= Robert Andrew Powell =

American journalist and author

Robert Andrew Powell is an American journalist and author. He is best known for his writing on sports and food. His sports journalism was included in The Best American Sports Writing, in 1998. He won a James Beard Foundation Award, in 1997, in the "Newspaper Feature Writing without Recipes" category.

Powell has written for many publications, including The New York Times, Slate, and Mother Jones. He was a long-time contributor to Miami New Times.

==Books==
He is the author of three books. His first, We Own This Game: A Season in the Adult World of Youth Football, examined the culture of Pop Warner football in Miami, Florida. It was a Sports Illustrated Best Book of the Year, in 2003. Kirkus Reviews praised its "visceral and direct style." Steve Almond, writing in Salon, called it "compulsively readable, precisely because it focuses on the very parts of Miami that tourists will never see, the vast, desperate ghettos where athletic success has become, for all intents and purposes, the only path to the American dream."

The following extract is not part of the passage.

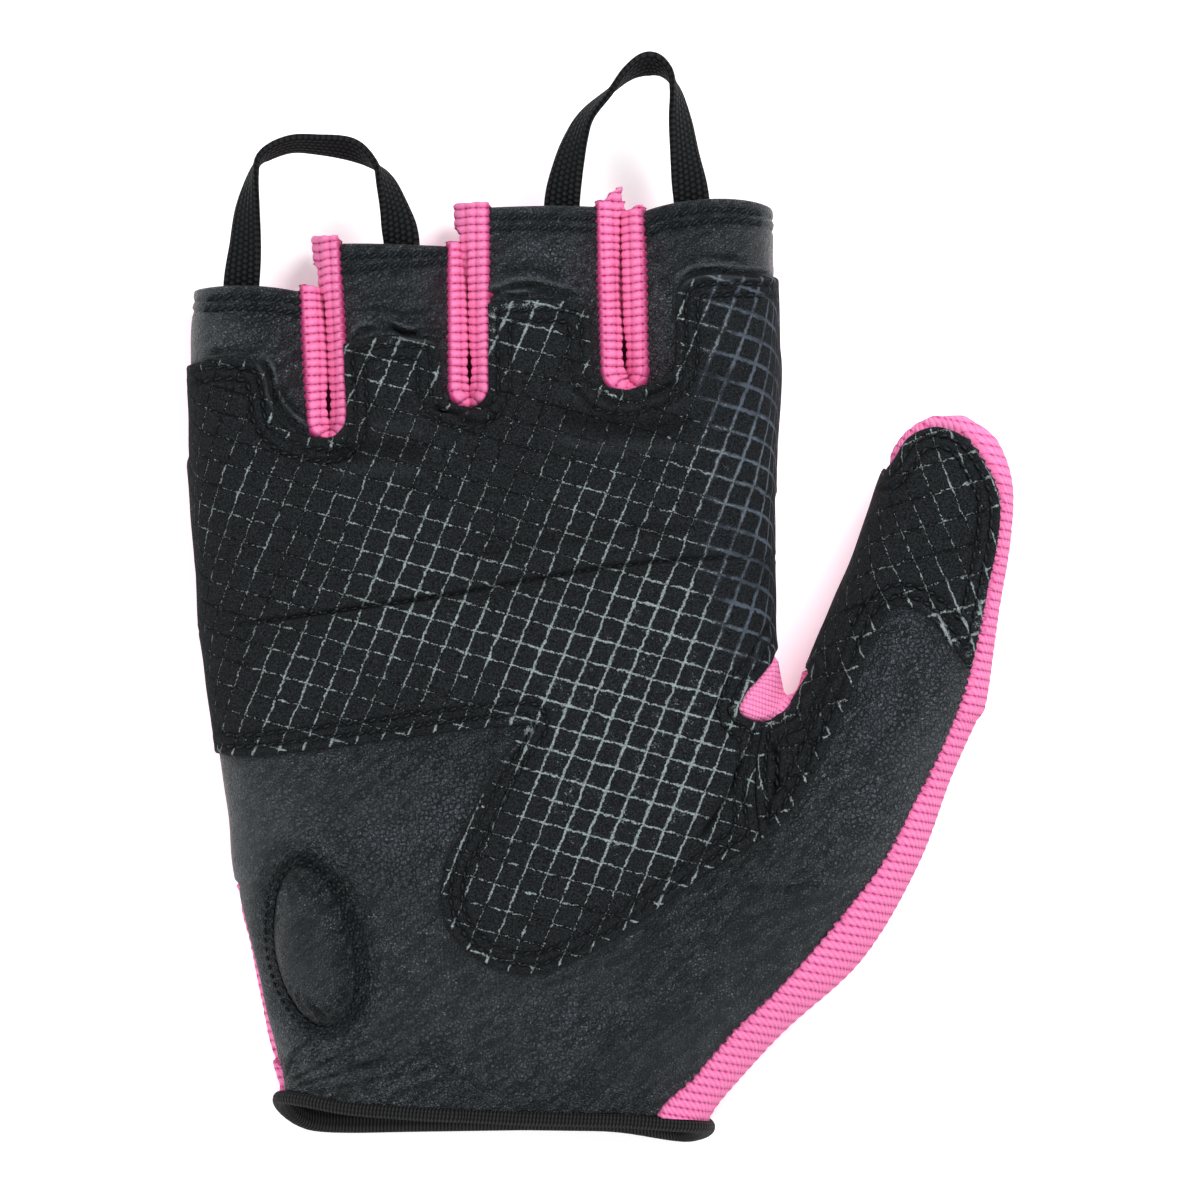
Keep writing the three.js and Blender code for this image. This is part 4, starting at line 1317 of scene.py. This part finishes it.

This Love Is Not For Cowards: Salvation and Soccer in Ciudad Juárez, Powell's second book, also received strong reviews. ESPN called it "brutally honest" and "a comprehensive picture of Juarez." The Boston Globe considered it a "clear-eyed and humane book [that] has succeeded in introducing [its] readers to a truth behind the grim and monotonous headlines."

==Bibliography==
- We Own This Game: A Season in the Adult World of Youth Football (2003)
- This Love Is Not for Cowards: Salvation and Soccer in Ciudad Juárez (2012)
- Running Away (2014)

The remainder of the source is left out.